Anyone can be 'published'
A Yahoo writer wrote that God means the earthquake-tsunami in Japan to be a sign about Jesus returning to earth. The person used three disaster dates, allegedly with 11 in them (World Trade Center, Haiti and Japan), and a Bible verse numbered 11 that includes the word "earthquakes." The writer got one of the dates wrong (the Haitian earthquake was on a 12th, which eliminates one of the 11s) and chose only a single '11-verse' out of 260 possible '11-verses' throughout the New Testament.
As disasters go, the writer failed to include the recent flooding in Australia (31 December), and the Christchurch earthquake in New Zealand (22 February).
Stacking the Bible
Biblically, John is left out of the earthquake prediction business, but in the book of Luke, the earthquake verse is 11. In the book of Matthew, it's number 7. In Mark, the earth quakes verse 8. If sending coded messages by natural disaster is the way the Almighty communicates with people, does this mean that when the Holy Spirit was guiding the hands of those who divvied up the Greek writings into chapters and verses for Bibles that the Holy Spirit was hedging the Holy Spirit's bets for staging disasters? [insert coy tone] "I'm coming!"
With earthquake verses having different numbers, did the Holy Spirit choose the 7th, 8th or 11th of … of what? Wouldn't the likely dating be in Jewish months? Since time-counting by lunar cycles does not synchronize with solar cycles - lunar calendars slip 'ahead' of the solar calendar we're accustomed to use - was the Holy Spirit thinking ahead? Is this why the Holy Spirit went with synchronizing New Testament verses with dates using Western months long before people who would be Western needed months? The Holy Spirit was also savvy about figuring in the calendrical changes convenient for catastrophes, such as the time the calendar "lost" eleven days.
Can't you just see the H.S. scratching His Head as he 'did the math' for that one so that after 2001, all natural catastrophes would fall on the 11th of each month?
I would think that in a court of law that these 11-connections wouldn't qualify even as circumstantial evidence.
Probability and science
That devastating events happen on similarly-numbered days is coincidence. As a non-mathematician, non-statistician, non-probability figurer-outer (no clue as to what that person's job title is), I'm guessing the odds of events happening on similarly-numbered days is roughly 1-in-30. Year after year, decade after decade, century after century we code events as happening on roughly one of more or less 30 days per month.
Over millennia, with 'stuff' happening all the time, it is likely that there will be significant events that fall on the 'same day,' but since 2001, if it has an 11 in it (instead of 10 for the hurricane of 1780, or 8 for the Chicago fire, or 31 for the Johnstown flood or the Galveston hurricane, or 18 for the San Francisco earthquake, or 25 for the Triangle Shirtwaist fire, or 1 for a Mississippi River flood and an Aleutian tsunami, or 3 for Hurricane Diane, or 9 for the Rapid Creek flood in South Dakota, or 17 for another San Francisco earthquake that people watching the World Series saw on television) we all see the numerical equivalent of Tarot's Death card.
Back to the Bible
Now even if you take these connections seriously, what is it that you're actually serious about?

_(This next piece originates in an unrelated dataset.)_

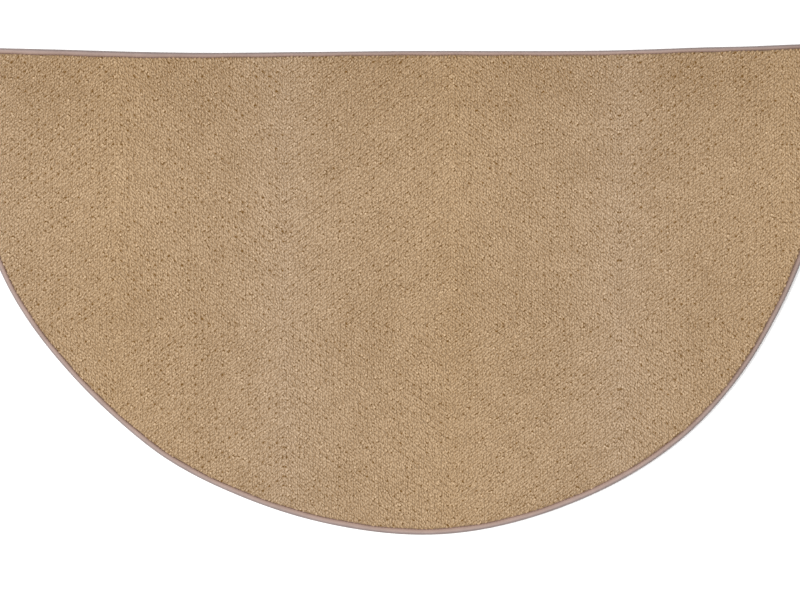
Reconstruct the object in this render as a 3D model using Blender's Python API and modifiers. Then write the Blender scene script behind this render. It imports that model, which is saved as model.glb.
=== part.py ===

- In Luke, since that was the Yahoo Writer's choice of verse, it appears to be the destruction of the temple in Jerusalem. We would file that under "old news."
- In Mark, it's not so clear. Could be the temple, could be Jesus' return.
- Matthew is equally unclear.
What is clear, though, is who, in this cast of characters, is going to 'know.'
Go to Mark, chapter 13. Skip down from the earthquake verse, number eight, to verse 32. We'll leave aside verses 30 and 31 about that generation not passing before all the earthquakes, wars and nations rising against each other, that was about 100 generations ago, and we're here, not them. Mark 13:32 states in English (depending on your translation), "But about that day or hour no one knows, not even the angels in heaven, nor the Son, but only the Father."
Only the Father, not Jesus the Son, not Luke the disciple, and definitely not the Yahoo Writer. Since the Father apparently keeps his lip zipped, no HeaveniLeaks that I've noticed, can we stop with the scare stuff?
What's the point?
I can't tell what the Yahoo writer means by writing what s/he did. Warning? Threat? What? What's the point? The Earth has been seismically active throughout its life. It's going to stay that way because of plate tectonics and magma. Scientists have documented at least 27 earthquakes of the magnitude of the Japan catastrophe since the 'time of Jesus' (as that's when the destruction was first promised).
As people try to find some small comfort in which to wrap themselves against the effects of the power of nature, and our helplessness against much of it, this person seems to revel in the idea of divine global catastrophe. Isn't it enough for the Yahoo Writer that tens of thousands of people are dead, drowned in terror as the deep crashed over them, suffocating their screams as the fouled nightmare water rolled them like ants being washed away by a stream from a gardener's hose?
Not only do I not understand that way of looking at things, I don't want to understand it.